Flashpoints. The emerging crisis in Europe. George Friedman.2015, ISBN 9780385536332. A clearly written analysis of  today’s Europe that uses history,  present day reports and what seems common sense to project believable scenarios.   Combined with Studwell’s How Asia Works, this book dovetails nicely.  As a bit player in the economic world, Canada should have some people who look at the world like Friedman.  In a recent article, Freidman’s projections show an economic basis for Japan and Islamic Turkey in future to knock heads with the US, with the first blows happening in space.  Its not such a long shot, when you take in all the arguments.
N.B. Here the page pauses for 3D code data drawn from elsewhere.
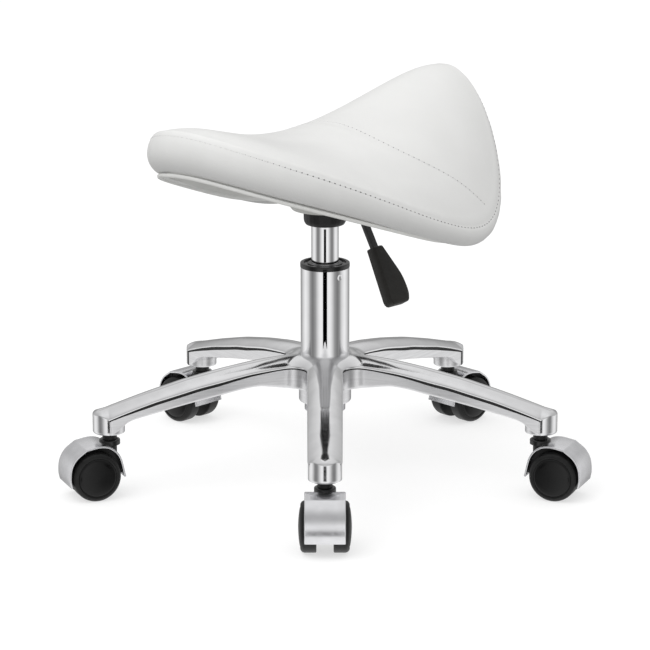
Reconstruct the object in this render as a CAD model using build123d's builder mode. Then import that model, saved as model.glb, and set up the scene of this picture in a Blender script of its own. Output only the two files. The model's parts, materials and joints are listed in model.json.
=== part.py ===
from build123d import *
from math import cos, hypot, pi, radians, sin, tan
import os

os.makedirs("parts", exist_ok=True)

# A low saddle stool on a gas lift, in millimetres.  The origin is on the floor
# under the column, +Z is up, and one of the five base arms points along -Y.

# ---------------------------------------------------------------- dimensions

# Base and column
arm_angles = {"front": -90, "left": -162, "right": -18, "back_left": 126, "back_right": 54}
stem_circle_radius = 229.1
arm_half_width = 16.4
arm_root_half_width = 17.8
arm_slab_top = 140.0
web_fillet = 18.0
tip_bottom = 65.3
boss_top = 80.0
hub_radius = 27.0
hub_bottom = 78.5
hub_top = 110.0
hub_bore_top = 138.5
tube_radius = 25.0
tube_wall = 2.0
tube_top = 219.9
collar_top = 224.9
collar_radius = 25.4
bush_bottom = 165.0
dimple_angle = -53.0
dimple_height = 213.0
dimple_ball = 6.0
dimple_depth = 0.9
collar_chamfer = 0.8
column_end = 68.0
end_cap_top = 83.0
end_cap_radius = 21.0
end_cap_chamfer = 1.5
clip_recess_radius = 17.0
clip_recess_depth = 6.0

# Gas lift
cylinder_radius = 14.0
cylinder_wall = 2.0
cylinder_bottom = 99.0
taper_start = 262.0
cylinder_top = 300.0
taper_top_radius = 12.9
rod_radius = 5.0
piston_bottom = 200.0
piston_top = 212.0
running_gap = 0.05
cylinder_floor = 14.0
cylinder_head = 12.0
shoulder_radius = 9.0
shoulder_thickness = 2.0
clip_radius = 9.0
clip_groove_radius = 4.0
clip_mouth = 6.0
clip_thickness = 1.2
clip_level = 4.8
rod_foot = 2.0
race_outer = 17.0
race_inner = 7.0
race_thickness = 2.0
ball_radius = 2.0
ball_gap = 0.02
ball_circle = 12.0
ball_count = 10
buffer_radius = 16.0
pin_radius = 3.5
pin_bottom = 293.0
pin_top = 305.0

# Casters, twin wheels under a hood
caster_headings = {"front": -90, "left": -157, "right": -23, "back_left": 137, "back_right": 43}
caster_trail = 20.5
wheel_radius = 25.0
wheel_inner_side = 8.2
wheel_hub_floor = 21.5
wheel_edge = 1.0
wheel_shoulder = [(19.8, 25.0), (22.2, 23.6), (23.4, 20.6)]
wheel_groove = [(23.4, 20.6), (23.0, 19.8), (23.7, 19.0)]
wheel_cap = [(23.7, 19.0), (25.2, 10.0), (25.75, 1.0)]
axle_radius = 2.5
axle_half_length = 21.0
hood_half_width = 19.7
hood_shrink = 0.93
hood_skirt = 10.0
frame_half_width = 7.4
neck_radius = 7.3
neck_top = 64.9
neck_foot = 12.0
neck_drill = 30.0
stem_foot = 44.0
stem_radius = 5.5
stem_top = 80.5
stem_chamfer = 1.0
sleeve_radius = 7.0
socket_top = 81.5

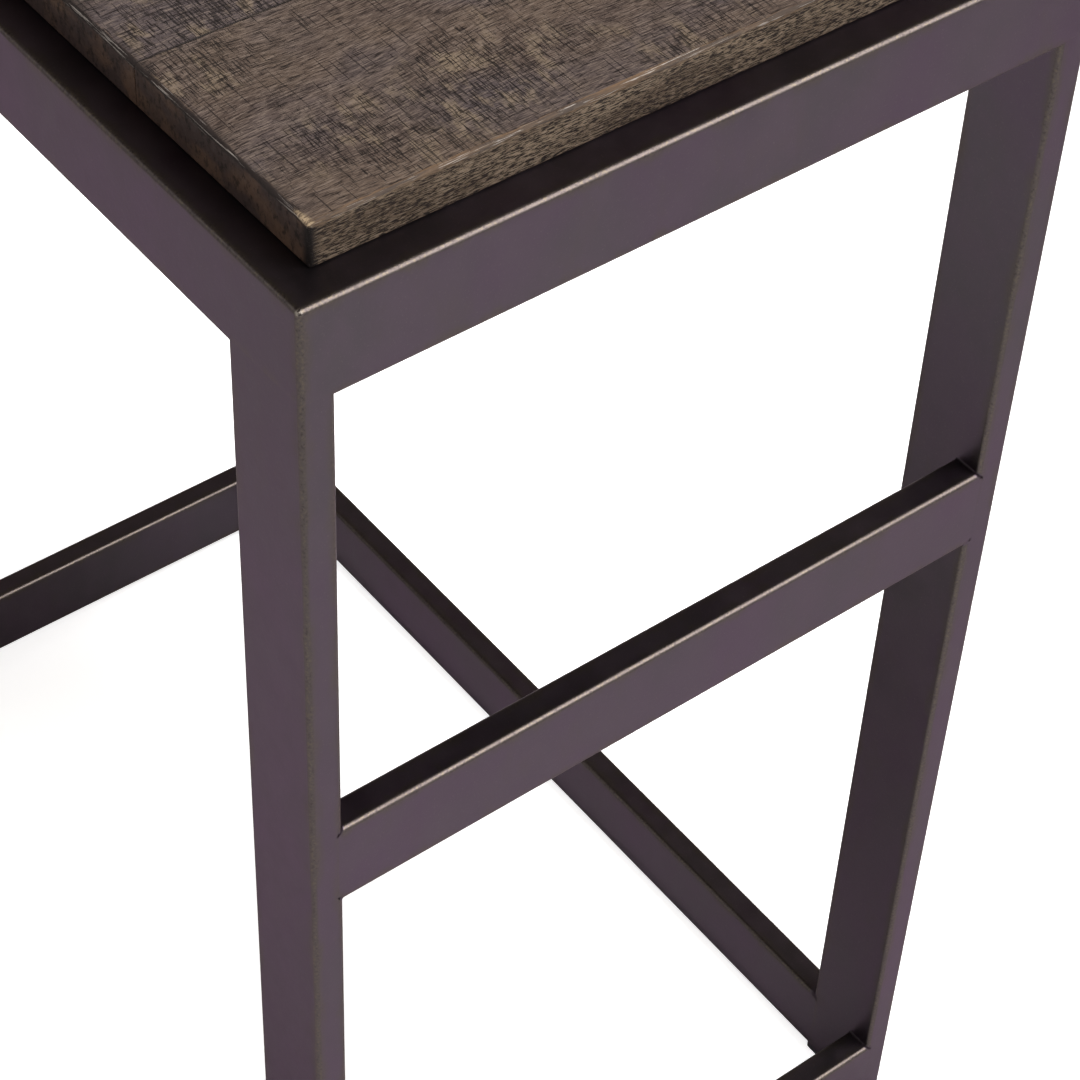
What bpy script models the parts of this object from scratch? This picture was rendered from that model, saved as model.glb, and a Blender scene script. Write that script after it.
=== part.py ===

I especially appreciated his comment that Europe matters less to the US than it matters to Russia.  Russia wants buffer states like before and needs to keep the oil flowing to Europe.  Germany’s recent bullying of Greece ties to his analysis that Germany has to keep the exports up in order to keep prosperous, and internally there is little support to helping Greece if Germany has to take any hits.   Muslim immigration, the rise of right wing parties , combined with high unemployment mean some major impacts on European nations.

Written like a journalist , so it flows along quite nicely. I suggest you read it, you may not agree but it is good  food for thought.